But there are still things to do. There of course is official documentation available on how to manage security and compliance ^[2]. And for your convenience, there is a ready-to-use, dedicated benchmark from the Center of Information Security (CIS-benchmark) for OpenShift ^[3]. The CIS Benchmark is recognized as best practice and recommended within many security frameworks. You of course also can use the standard CIS benchmark for Kubernetes, but the dedicated OpenShift benchmark goes beyond and is specially adopted for the features of OpenShift. You can run that benchmark using the Compliance Operator provided by OpenShift as often as needed, in order to make sure the configuration still matches the recommendations for baseline security.

To go even further you may use the Compliance Operator to check a configuration against the policies of a special security standard or framework such as FedRamp, PCI-DSS or E8. It can’t be easier to document standard compliance even over updates or other changes.

Day2

Traditionally, most operational processes are performed on a planned basis.

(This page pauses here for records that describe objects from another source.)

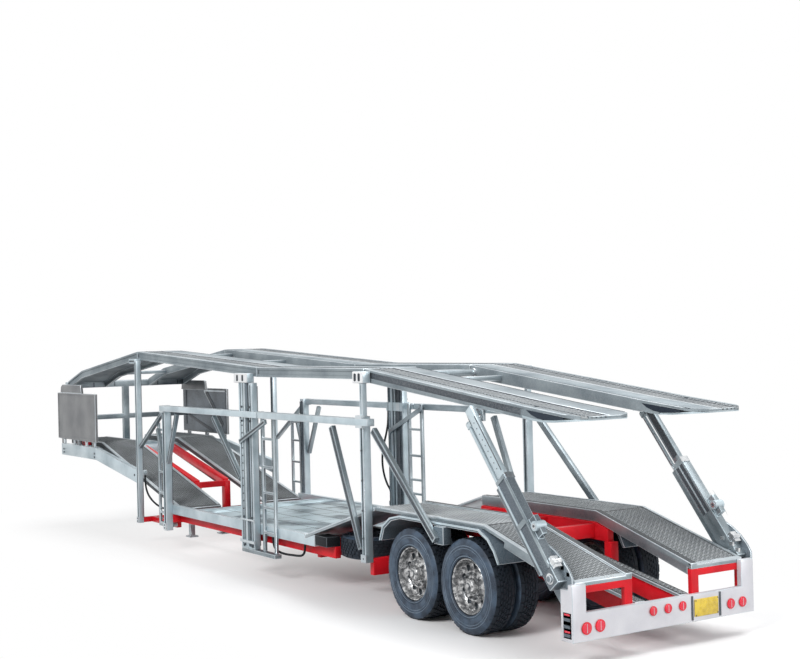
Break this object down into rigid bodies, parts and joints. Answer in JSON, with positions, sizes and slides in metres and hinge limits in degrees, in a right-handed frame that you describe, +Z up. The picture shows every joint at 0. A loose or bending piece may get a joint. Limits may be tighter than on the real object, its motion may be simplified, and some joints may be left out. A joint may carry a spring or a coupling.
{
  "type": "scale model car transporter semi-trailer",
  "caption": "Two-level car transporter semi-trailer model: raised gooseneck, low deck, upper deck on posts, tilting rear deck on telescoping arms, tandem twin wheels.",
  "frame": {"origin": "on the ground under the middle of the overall length and width", "axes": "+X forward towards the tractor, +Y to the trailer's left, +Z up"},
  "size_m": [0.5756, 0.1036, 0.1223],
  "materials": {
    "silver": "satin silver paint",
    "tread": "satin grey with raised tread",
    "red": "gloss red",
    "tyre": "matt black",
    "bright": "bright plated",
    "lamp": "clear red",
    "plate": "blank yellow plate",
    "dark": "satin black"
  },
  "bodies": {
    "trailer": {"bumper": "silver", "tail_lamps": "lamp", "number_plate": "plate", "tail_tracks": "tread", "tail_frame": "red", "inner_rails": "silver", "tail_sides": "silver", "axles": "dark", "main_frame": "red", "frame_cross": "red", "suspension": "red", "low_deck": "tread", "rise_tracks": "tread", "deck_beams": "silver", "posts_a": "silver", "posts_b": "silver", "posts_c": "silver", "posts_d": "silver", "side_rails": "silver", "side_braces": "silver", "ladders_rear": "silver", "ladders_front": "silver", "fenders": "silver", "head_deck": "tread", "nose_deck": "tread", "middle_deck": "tread", "deck_ties": "silver", "neck_beams": "silver", "front_panels": "silver", "front_ramps": "tread", "neck_frame": "silver", "coupling_pin": "bright", "ramp_trestle": "red", "front_rack": "silver", "landing_legs": "dark", "spare_tyre": "tyre", "spare_carrier": "dark", "air_tank": "dark", "hose_front": "dark", "hose_low": "dark", "hose_right": "dark", "hose_fittings": "silver"},
    "wheels_front_left": {"tyres_front_left": "tyre", "rim_front_left": "bright"},
    "wheels_front_right": {"tyres_front_right": "tyre", "rim_front_right": "bright"},
    "wheels_rear_left": {"tyres_rear_left": "tyre", "rim_rear_left": "bright"},
    "wheels_rear_right": {"tyres_rear_right": "tyre", "rim_rear_right": "bright"},
    "rear_deck": {"rear_deck": "tread", "deck_hinge": "silver"},
    "arm_sleeve_left": {"arm_sleeve_left": "silver"},
    "arm_inner_left": {"arm_inner_left": "silver"},
    "arm_sleeve_right": {"arm_sleeve_right": "silver"},
    "arm_inner_right": {"arm_inner_right": "silver"}
  },
  "joints": [
    {"name": "roll_front_left", "type": "hinge", "parent": "trailer", "child": "wheels_front_left", "pos_m": [-0.17155, 0, 0.0204], "axis": [0, 1, 0], "continuous": true},
    {"name": "roll_front_right", "type": "hinge", "parent": "trailer", "child": "wheels_front_right", "pos_m": [-0.17155, 0, 0.0204], "axis": [0, 1, 0], "continuous": true},
    {"name": "roll_rear_left", "type": "hinge", "parent": "trailer", "child": "wheels_rear_left", "pos_m": [-0.21395, 0, 0.0204], "axis": [0, 1, 0], "continuous": true},
    {"name": "roll_rear_right", "type": "hinge", "parent": "trailer", "child": "wheels_rear_right", "pos_m": [-0.21395, 0, 0.0204], "axis": [0, 1, 0], "continuous": true},
    {"name": "rear_deck_tilt", "type": "hinge", "parent": "trailer", "child": "rear_deck", "pos_m": [-0.13835, 0, 0.1083], "axis": [0, -1, 0], "range_deg": [-2, 10]},
    {"name": "arm_swing_left", "type": "hinge", "parent": "trailer", "child": "arm_sleeve_left", "pos_m": [-0.27535, 0, 0.0324], "axis": [0, -1, 0], "range_deg": [-9.6, 2.1]},
    {"name": "arm_stroke_left", "type": "slide", "parent": "arm_sleeve_left", "child": "arm_inner_left", "axis": [0.6399, 0, 0.7684], "range_m": [-0.009, 0.002]},
    {"name": "arm_swing_right", "type": "hinge", "parent": "trailer", "child": "arm_sleeve_right", "pos_m": [-0.27535, 0, 0.0324], "axis": [0, -1, 0], "range_deg": [-9.6, 2.1]},
    {"name": "arm_stroke_right", "type": "slide", "parent": "arm_sleeve_right", "child": "arm_inner_right", "axis": [0.6399, 0, 0.7684], "range_m": [-0.009, 0.002]}
  ],
  "couplings": [
    {"joint": "arm_swing_left", "follows": "rear_deck_tilt", "ratio": -0.941},
    {"joint": "arm_stroke_left", "follows": "rear_deck_tilt", "m_per_rad": -0.04685},
    {"joint": "arm_swing_right", "follows": "rear_deck_tilt", "ratio": -0.941},
    {"joint": "arm_stroke_right", "follows": "rear_deck_tilt", "m_per_rad": -0.04685}
  ]
}
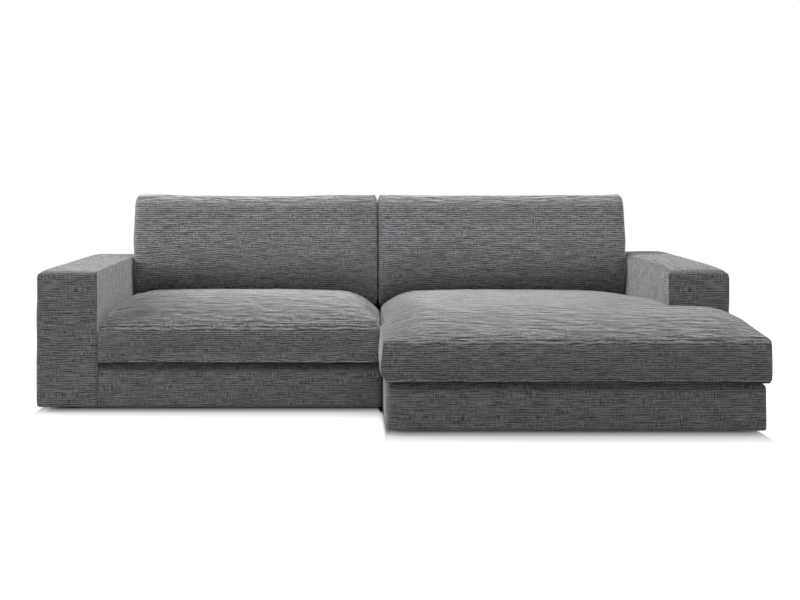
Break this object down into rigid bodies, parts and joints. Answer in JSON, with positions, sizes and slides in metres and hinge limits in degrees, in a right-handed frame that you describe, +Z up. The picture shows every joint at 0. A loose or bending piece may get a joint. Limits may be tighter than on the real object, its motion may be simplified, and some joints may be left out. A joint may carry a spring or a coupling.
{
  "type": "sofa with chaise",
  "caption": "Boxy two-unit sofa with a chaise: padded arms, raked low back, crowned seat cushions and leaning back cushions that lift off, on low glides.",
  "frame": {"origin": "on the floor under the middle of the sofa's overall box", "axes": "+X along the sofa to the viewer's right, where the chaise is; -Y the front; +Z up"},
  "size_m": [2.941, 1.512, 0.8901],
  "materials": {
    "upholstery": "dark grey slubbed chenille weave",
    "lining": "thin plain woven deck lining",
    "dust_cloth": "black spunbonded cloth",
    "webbing": "elastic webbing with dark stripes",
    "felt": "needled felt",
    "foam": "open-cell polyurethane foam",
    "timber": "planed softwood",
    "plywood": "raw plywood",
    "hardboard": "hardboard",
    "zinc_steel": "zinc plated",
    "pressed_steel": "black powder coat",
    "glide_plastic": "black moulded plastic"
  },
  "bodies": {
    "left_unit": {"left_arm_bolts": "zinc_steel", "left_arm_cover": "upholstery", "left_arm_end_boards": "plywood", "left_arm_foam": "foam", "left_arm_rails": "timber", "left_arm_side_panels": "hardboard", "left_arm_top_board": "plywood", "left_back_cover": "upholstery", "left_back_foam": "foam", "left_back_posts": "timber", "left_back_rails": "timber", "left_back_webbing": "webbing", "left_base_cover": "upholstery", "left_base_foam": "foam", "left_base_screws": "zinc_steel", "left_corner_blocks": "timber", "left_cross_rail": "timber", "left_deck_cover": "lining", "left_deck_felt": "felt", "left_dust_cover": "dust_cloth", "left_feet": "glide_plastic", "left_front_rail": "timber", "left_link": "pressed_steel", "left_rear_rail": "timber", "left_seat_webbing": "webbing", "left_side_rails": "timber"},
    "chaise_unit": {"chaise_arm_bolts": "zinc_steel", "chaise_arm_cover": "upholstery", "chaise_arm_end_boards": "plywood", "chaise_arm_foam": "foam", "chaise_arm_rails": "timber", "chaise_arm_side_panels": "hardboard", "chaise_arm_top_board": "plywood", "chaise_back_cover": "upholstery", "chaise_back_foam": "foam", "chaise_back_posts": "timber", "chaise_back_rails": "timber", "chaise_back_webbing": "webbing", "chaise_base_cover": "upholstery", "chaise_base_foam": "foam", "chaise_base_screws": "zinc_steel", "chaise_corner_blocks": "timber", "chaise_cross_rail": "timber", "chaise_deck_cover": "lining", "chaise_deck_felt": "felt", "chaise_dust_cover": "dust_cloth", "chaise_feet": "glide_plastic", "chaise_front_rail": "timber", "chaise_link": "pressed_steel", "chaise_rear_rail": "timber", "chaise_seat_webbing": "webbing", "chaise_side_rails": "timber"},
    "left_seat_cushion": {"left_seat_cushion_core": "foam", "left_seat_cushion_cover": "upholstery"},
    "chaise_seat_cushion": {"chaise_seat_cushion_core": "foam", "chaise_seat_cushion_cover": "upholstery"},
    "left_back_cushion": {"left_back_cushion_core": "foam", "left_back_cushion_cover": "upholstery"},
    "chaise_back_cushion": {"chaise_back_cushion_core": "foam", "chaise_back_cushion_cover": "upholstery"}
  },
  "joints": [
    {"name": "units_apart", "type": "slide", "parent": "left_unit", "child": "chaise_unit", "axis": [1, 0, 0], "range_m": [0, 0.3]},
    {"name": "left_seat_lift", "type": "slide", "parent": "left_unit", "child": "left_seat_cushion", "axis": [0, 0, 1], "range_m": [0, 0.45]},
    {"name": "chaise_seat_lift", "type": "slide", "parent": "chaise_unit", "child": "chaise_seat_cushion", "axis": [0, 0, 1], "range_m": [0, 0.45]},
    {"name": "left_back_lift", "type": "slide", "parent": "left_seat_cushion", "child": "left_back_cushion", "axis": [0, 0, 1], "range_m": [0, 0.3]},
    {"name": "chaise_back_lift", "type": "slide", "parent": "chaise_seat_cushion", "child": "chaise_back_cushion", "axis": [0, 0, 1], "range_m": [0, 0.3]}
  ]
}
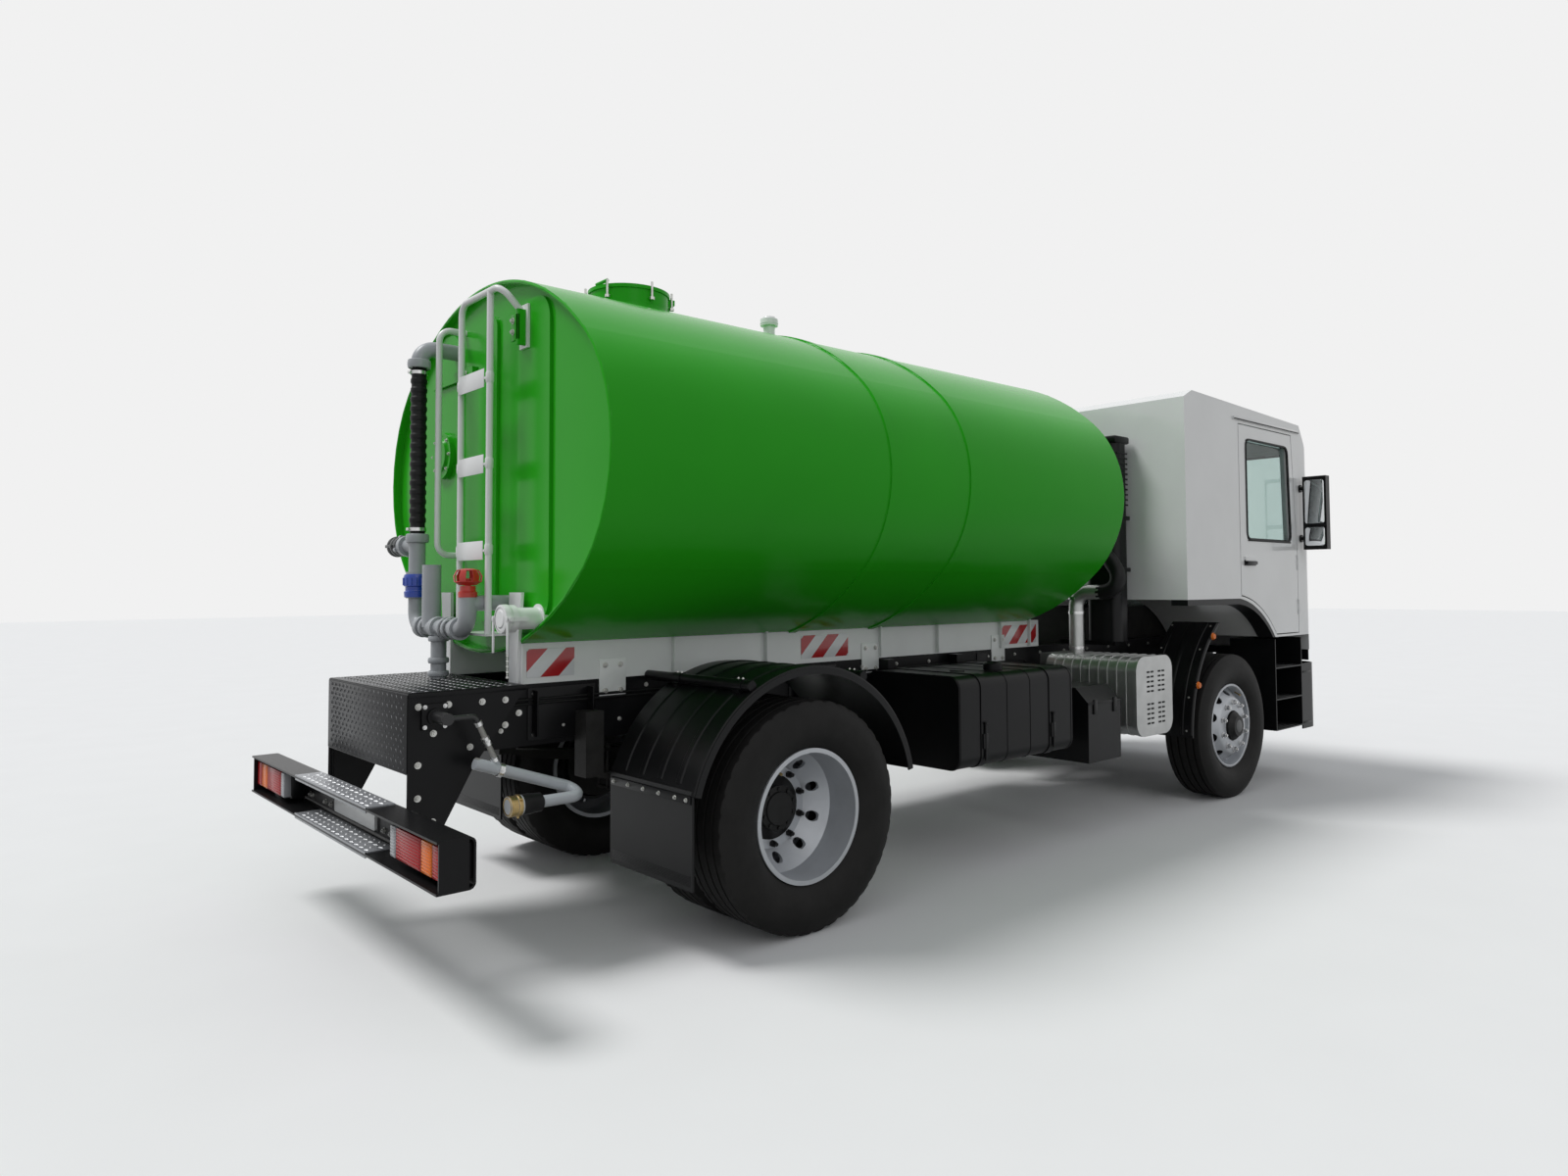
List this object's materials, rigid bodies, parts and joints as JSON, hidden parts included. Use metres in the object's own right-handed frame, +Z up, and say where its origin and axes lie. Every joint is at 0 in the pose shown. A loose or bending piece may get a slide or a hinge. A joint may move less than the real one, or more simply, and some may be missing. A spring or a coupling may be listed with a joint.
{
  "type": "tanker truck",
  "caption": "Two-axle lorry with an elliptical tank, rear ladder, pipework and spray arm, and a tilting cab-over cab.",
  "frame": {"origin": "middle of the truck's bounding box on the road", "axes": "+X forward, +Y to the truck's left, +Z up"},
  "size_m": [7.16, 2.9, 3.12],
  "materials": {
    "tank_green": "gloss",
    "frame_white": "satin",
    "chassis_black": "satin",
    "black_plastic": "matte",
    "cab_white": "gloss",
    "pipe_grey": "satin",
    "valve_red": "satin",
    "hose_black": "matte",
    "lamp_lens": "gloss",
    "head_lens": "gloss",
    "tread_plate": "satin",
    "silencer_steel": "satin",
    "tyre": "matte",
    "rim_silver": "satin",
    "cast_black": "rough",
    "glass": "clear",
    "seat_cloth": "matte"
  },
  "bodies": {
    "chassis": {"chassis_frame": "chassis_black", "subframe": "frame_white", "tank": "tank_green", "manhole_neck": "tank_green", "vent": "frame_white", "ladder": "frame_white", "equipment_box": "chassis_black", "rear_bumper": "chassis_black", "bumper_steps": "tread_plate", "tail_lamps": "lamp_lens", "pipework": "pipe_grey", "suction_hose": "hose_black", "handwheel": "valve_red", "outlet_coupling": "frame_white", "spray_arm": "pipe_grey", "rear_mudguards": "black_plastic", "mudguard_carriers": "chassis_black", "fuel_tank": "chassis_black", "battery_box": "black_plastic", "exhaust": "silencer_steel", "air_intake": "black_plastic", "air_tanks": "chassis_black", "rear_axle": "cast_black", "springs": "cast_black", "front_axle": "cast_black", "driveline": "cast_black", "front_mudguards": "black_plastic", "front_bumper": "black_plastic", "headlamps": "head_lens", "step_wells": "black_plastic"},
    "lid": {"manhole_lid": "tank_green"},
    "cab": {"cab_shell": "cab_white", "cab_glass": "glass", "grille": "black_plastic", "cab_arches": "black_plastic", "mirrors": "black_plastic", "dashboard": "black_plastic", "steering_wheel": "black_plastic", "seats": "seat_cloth"},
    "door_left": {"door_left": "cab_white", "door_glass_left": "glass"},
    "door_right": {"door_right": "cab_white", "door_glass_right": "glass"},
    "knuckle_left": {"knuckle_left": "cast_black"},
    "knuckle_right": {"knuckle_right": "cast_black"},
    "front_wheel_left": {"tyre_front_left": "tyre", "rim_front_left": "rim_silver", "hub_front_left": "cast_black"},
    "front_wheel_right": {"tyre_front_right": "tyre", "rim_front_right": "rim_silver", "hub_front_right": "cast_black"},
    "rear_wheels_left": {"tyres_rear_left": "tyre", "rims_rear_left": "rim_silver", "hub_rear_left": "cast_black"},
    "rear_wheels_right": {"tyres_rear_right": "tyre", "rims_rear_right": "rim_silver", "hub_rear_right": "cast_black"}
  },
  "joints": [
    {"name": "cab_tilt", "type": "hinge", "parent": "chassis", "child": "cab", "pos_m": [3.43, 0, 0.94], "axis": [0, 1, 0], "range_deg": [0, 55]},
    {"name": "door_left_swing", "type": "hinge", "parent": "cab", "child": "door_left", "pos_m": [3.209, 1.235, 1.9], "axis": [0, 0, -1], "range_deg": [0, 70]},
    {"name": "door_right_swing", "type": "hinge", "parent": "cab", "child": "door_right", "pos_m": [3.209, -1.235, 1.9], "axis": [0, 0, 1], "range_deg": [0, 70]},
    {"name": "steer_left", "type": "hinge", "parent": "chassis", "child": "knuckle_left", "pos_m": [2.145, 0.86, 0.512], "axis": [0, 0, 1], "range_deg": [-40, 40]},
    {"name": "steer_right", "type": "hinge", "parent": "chassis", "child": "knuckle_right", "pos_m": [2.145, -0.86, 0.512], "axis": [0, 0, 1], "range_deg": [-40, 40]},
    {"name": "front_spin_left", "type": "hinge", "parent": "knuckle_left", "child": "front_wheel_left", "pos_m": [2.145, 1.058, 0.512], "axis": [0, 1, 0], "continuous": true},
    {"name": "front_spin_right", "type": "hinge", "parent": "knuckle_right", "child": "front_wheel_right", "pos_m": [2.145, -1.058, 0.512], "axis": [0, 1, 0], "continuous": true},
    {"name": "rear_spin_left", "type": "hinge", "parent": "chassis", "child": "rear_wheels_left", "pos_m": [-1.925, 0.908, 0.512], "axis": [0, 1, 0], "continuous": true},
    {"name": "rear_spin_right", "type": "hinge", "parent": "chassis", "child": "rear_wheels_right", "pos_m": [-1.925, -0.908, 0.512], "axis": [0, 1, 0], "continuous": true},
    {"name": "lid_swing", "type": "hinge", "parent": "chassis", "child": "lid", "pos_m": [-1.892, 0, 3.059], "axis": [0, 1, 0], "range_deg": [0, 110]}
  ],
  "couplings": [
    {"joint": "steer_right", "follows": "steer_left", "ratio": 1}
  ]
}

Backups are normally done in regular intervals, as well as other maintenance tasks. Updates are usually a major effort and also require appropriate planning and implementation.

Often it is not easily possible to extend this approach to a highly dynamic environment. OpenShift uses the concept of so-called Operators to automate as many tasks as possible. An Operator can be thought of as some kind of automated operation manual. It does all what formerly has been described in operating manuals – and more. Every maintenance task within OpenShift itself is done by Operators, and Operators also are the recommended way to implement security controls, since they effectively prevent individual mistakes and can be validated and audited.

As every software system, also OpenShift needs continuous patching and regular updates. Reason behind this is that every newly discovered vulnerability needs to be handled and of course attackers are continuously improving their methodology sets. Old and unpatched software releases increase the risks for new unhandled vulnerabilities, so it is important to apply patches and updates as soon as they are available, ideally as part of a fully automated process. OpenShift uses Operators for patching and updating its own components, as well as for applications and services running on top of OpenShift.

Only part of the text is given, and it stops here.